Pennyrile Forest Park Manager Voges Reflects On December 10

On November 1, 2021, Melisa Voges began her first day as the park manager for Pennyrile Forest State Park.

Following in the footsteps of folks like Pete Bowles and Bill Thielen, she was hoping for a smooth transition. One filled with Christmas parties, family reunions, small business conferences, and perhaps some guests looking for a greener and secretly serene getaway.

But around the midnight hour of December 10, 2021, busloads of local refugees came pouring into the property — as nearby Dawson Springs had been destroyed by a mile-wide, EF4 tornado.

Six weeks after taking the position, her job and her property went from hospitality to hospital.

A year later, she vividly remembers the evening.

Of course, one evening became nearly 10 months, as those displaced guests worked through FEMA and state appropriations to procure travel trailers, rental property or found outside family to join.

She said one unnamed family remains on the park’s property in a travel trailer, with her last tornado-stricken inhabitants leaving this past October.

In the in-between, Pennyrile Forest State Park became its own small city — one filled with a bit of normalcy.

The park and its staff, she added, embraced every emotion together.

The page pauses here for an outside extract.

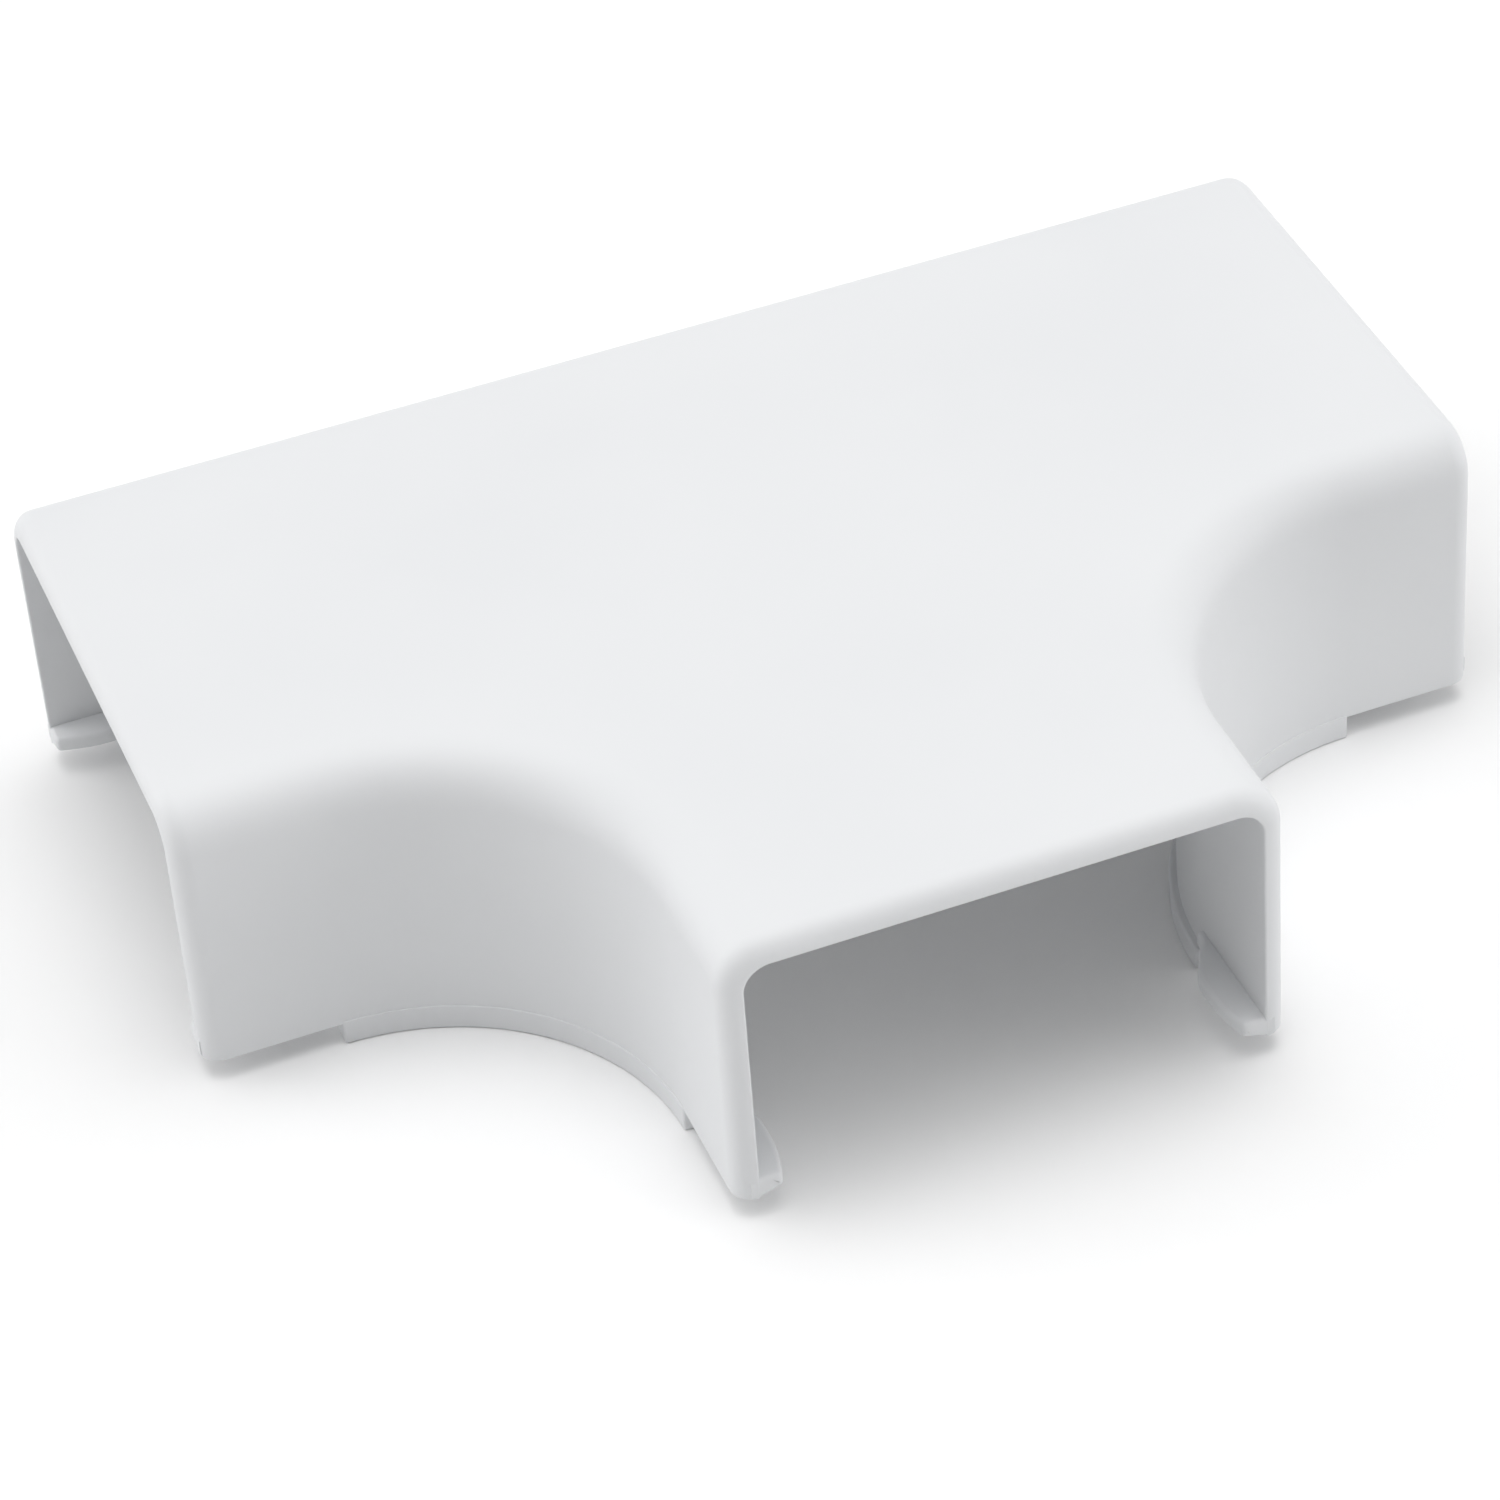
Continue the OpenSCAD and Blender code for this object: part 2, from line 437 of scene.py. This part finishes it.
def build_studio_light():
    """Soft light all round: a sum of wide, smooth lobes, each brightest along its direction.
    Azimuth 0 is the front (-Y) and 90 the right (+X)."""
    world = bpy.data.worlds.new("studio")
    bpy.context.scene.world = world
    world.use_nodes = True
    tree = world.node_tree
    nodes, links = tree.nodes, tree.links
    direction = nodes.new("ShaderNodeTexCoord").outputs["Generated"]

    def math_node(operation, first, second):
        """The output of a Math node; each input is a number or another node's output."""
        node = nodes.new("ShaderNodeMath")
        node.operation = operation
        for socket, value in zip(node.inputs, (first, second)):
            if isinstance(value, (int, float)):
                socket.default_value = value
            else:
                links.new(value, socket)
        return node.outputs[0]

    total = None
    for azimuth, elevation, sharpness, strength in LIGHT_LOBES:
        across, up = math.radians(azimuth), math.radians(elevation)
        facing = nodes.new("ShaderNodeVectorMath")
        facing.operation = "DOT_PRODUCT"
        links.new(direction, facing.inputs[0])
        facing.inputs[1].default_value = (math.sin(across) * math.cos(up),
                                          -math.cos(across) * math.cos(up), math.sin(up))
        falloff = math_node("POWER", math_node("MAXIMUM", facing.outputs["Value"], 0.0), sharpness)
        lobe = math_node("MULTIPLY", falloff, strength)
        total = lobe if total is None else math_node("ADD", total, lobe)
    background = nodes["Background"]
    background.inputs["Color"].default_value = (1.0, 1.0, 1.0, 1)
    links.new(total, background.inputs["Strength"])


def add_camera():
    """The camera looks down at the cover from its front left."""
    azimuth, elevation, roll = [math.radians(angle) for angle in CAMERA_ANGLES]
    target = Vector((*CAMERA_TARGET, top_z / 2))
    back = Vector((math.sin(azimuth) * math.cos(elevation),
                   -math.cos(azimuth) * math.cos(elevation), math.sin(elevation)))
    data = bpy.data.cameras.new("camera")
    data.lens = CAMERA_LENS
    data.sensor_width = CAMERA_SENSOR
    camera = bpy.data.objects.new("camera", data)
    camera.location = target + back * CAMERA_DISTANCE
    camera.rotation_mode = "QUATERNION"
    camera.rotation_quaternion = (-back).to_track_quat("-Z", "Y") @ Quaternion((0, 0, 1), roll)
    bpy.context.scene.collection.objects.link(camera)
    bpy.context.scene.camera = camera


shell = build_shell()
pieces = [(shell, "run_top_panel", "branch_top_panel", "back_wall", "front_wall_left",
           "front_wall_right", "corner_wall_left", "corner_wall_right", "branch_wall_left",
           "branch_wall_right")] + build_skirts() + build_lips()
pvc = pvc_material()
for piece, *nodes_replaced in pieces:
    piece.data.materials.append(pvc)
    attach(piece, "root")
    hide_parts(*nodes_replaced)

build_floor()
build_studio_light()
add_camera()
bpy.context.scene.view_settings.view_transform = "Standard"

They prayed together. They cried together. They celebrated small victories together.

Many of the trailers in and around Dawson Springs have now had to be passed to eastern Kentucky families, who six months later experienced their own tragedy in a torrential flood that obliterated low-lying properties in 13 counties.

Voges said the training west Kentucky’s parks received following the tornadoes — including Kenlake State Resort Park in Marshall County and Lake Barkley State Resort Park in Trigg County — has had to be transferred that direction.

Certainly there were difficulties and challenges that came with this unplanned task, but Voges said the experience brought her and her staff together over these last few months.

Guests who lost reservations, she said, were more than understanding of the circumstances.

State parks, in general, have been at the forefront of emergency response in these last 36 months — spanning all the way back to the beginning of the COVID-19 pandemic.

Gov. Andy Beshear and other local, regional and state dignitaries on both sides of the aisle have noted that the parks system remains in a critical need of new, flush funding for improvements.

And Voges said some repairs have already been made.

More than anything, however, Voges said she and her staff are more prepared for emergencies — should the need unfortunately arrive once again.

Spanning northern Christian County and southern Hopkins County, Pennyrile Forest State Park is more than 800 acres of forest and shallow wetlands, built in 1938 near an existing and crudely-dammed lake. A 24-room lodge and restaurant overlook this 56-acre non-motorized boating aquifer, too, and is joined with cottages, a campground, several multi-purpose trails and an 18-hole golf course.